I wonder what this percentage is? I'd wager that it is higher than you might have anticipated, especially given the other comments on this thread.

As an engineer on a team ultimately responsible for the availability of a production service, it's my responsibility to ensure that the percentage of engineers that know the latency side effects of any Redis calls they make is near 100%. In the presence of such variable latency, any means of making that variability more obvious to all users of Redis would be a positive step towards happy users and operators.

I understand your point of view. Unfortunately I think Redis in this regard is a tool where to help is hard: I try to provide documentation but is the kind of tool that looks superficially so easy to use, yet you need some understanding in order to really use it effectively and deploy it safely. It's part of the fact that uses 1) uncommon tradeoffs and 2) is a set of commands without a predefined use-case, so there is tons to invent in the good and bad side :-)
This line jumped out to me as well.
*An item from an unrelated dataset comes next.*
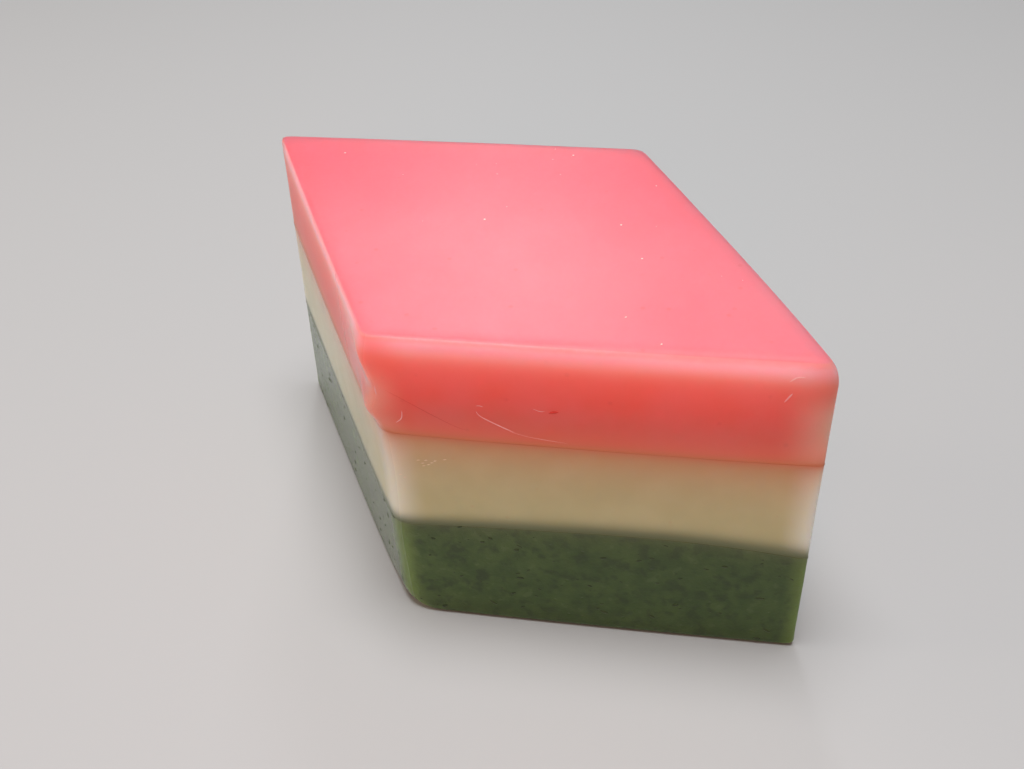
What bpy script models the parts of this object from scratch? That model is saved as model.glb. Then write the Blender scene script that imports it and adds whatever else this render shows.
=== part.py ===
"""Hishi mochi: a diamond-shaped cake of three slabs of rice cake, pressed together and cut.

The green mugwort slab lies at the bottom, the white one in the middle and the pink one on top.
Frame: metres, +Z up, the diamond's long diagonal on X, the origin in the middle of the flat base.
The corners are named by where they point: left is -X, front is -Y, right is +X and back is +Y.
"""
from math import ceil, cos, exp, pi, radians, sin, sqrt, tan

import bmesh
import bpy
from mathutils import Matrix, Vector

# Driving dimensions, in metres
SIDE = 0.0606                      # one side of the diamond, out to its sharp corners
ACUTE_ANGLE = radians(62.0)        # at the left and right corners
GREEN_THICKNESS = 0.0196
WHITE_THICKNESS = 0.0175
PINK_THICKNESS = 0.0164
SLAB_GAP = 0.0003                  # between two slabs that touch

# Rounding of the corners in plan at the top and at the base, and of the edge round the base
TOP_CORNER_RADIUS = {"left": 0.0008, "front": 0.0020, "right": 0.0008, "back": 0.0015}
BASE_CORNER_RADIUS = {"left": 0.0008, "front": 0.0032, "right": 0.0008, "back": 0.0020}
FOOT_RADIUS = 0.0009

# The knife has dragged the top edge of the front-right cut inwards: a sloping shoulder, from the
# front corner to the right one. Every top edge ends in a small rounded arris
SHOULDER_DROP = 0.0032
SHOULDER_INSET = {"left": 0.0, "front": 0.0005, "right": 0.0008, "back": 0.0}
SHOULDER_CURVE = 1.3
ARRIS_RADIUS = 0.0004
RIM_RADIUS = 0.0002                # along the slabs' rims where two of them meet

SIDE_BOW = 0.00020                 # how far the middle of each side swells out

# The left cut isn't upright: at the base it lies further out at the left corner, and further in
# at the front corner
LEFT_CUT_SHIFT_AT_BASE = {"left": 0.0017, "front": -0.0009, "right": 0.0, "back": 0.0}

# Along the front corner's upright edge the dragging knife has left the pink slab proud of the
# white one, with two small ripples, and the edge ends in a well-rounded foot
PINK_PROUD = 0.00045
WHITE_DRAWN_IN = 0.00045
STEP_FOOT, STEP_HEAD = 0.0350, 0.0400    # heights between which the edge steps out
RIPPLES = ((0.0411, 0.0011, 0.00050), (0.0480, 0.0016, 0.00040))    # height, reach, how far out
CORNER_FOOT_RADIUS = 0.0036
EDGE_REACH = 0.0060                # along the sides, how far all of this fades out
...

After a recent production incident determined to have been heavily influenced by several thousand O(N) commands being called against a list several orders of magnitude larger than normal, I'm thinking about this a lot.

I'm confident many other users of Redis are using O(N) operations in production against small datasets without knowledge of how much latency will be introduced by those operations when that dataset grows. This is exactly the kind of situation that makes me immediately skeptical when I find Redis in a emergent system design.

I'm considering what initially felt like a draconian means of remediation: using rename-command to rename all O(N) commands to BIG_O_N_$COMMAND to ensure everyone using them knows the possible impact and to allow for easy detection during code review and/or Redis latency spikes.

The more I think about it this approach, the more I feel that this should be the default mode of operation for Redis in production. SREs around the world would collectively save decades of time if the every engineer writing Redis queries to knew this fact by heart:

> Redis is very fast as long as you use O(1) and O(log_N) commands. You are free to use O(N) commands but be aware that it’s not the case we optimized for, be prepared for latency spikes.

> "Redis is very fast as long as you use O(1) and O(log_N) commands"

Well, like you say, to me that particular practice would be pretty obvious. More helpful would be a page that shows the time and space complexity of the various commands, akin to the following page for Python:

https://wiki.python.org/moin/TimeComplexity

Edit: Yeah, like the Redis documentation, lol. I think it says a lot for Redis that I almost never need to visit the docs, other than the single page that lists all the commands (back when it was red was the last time I actually needed to look at it). Once you know the commands, quickly reading the changelogs provides me with all I need. Anyway, all that to say I had no idea Redis already provided this complexity information, don't remember them having this back when I first used learned Redis (although maybe they did). Good to know.

You mean, akin to the redis documentation?

http://redis.io/commands/sort

"Time complexity: O(N+M*log(M)) where N is the number of elements in the list or set to sort, and M the number of returned elements. When the elements are not sorted, complexity is currently O(N) as there is a copy step that will be avoided in next releases."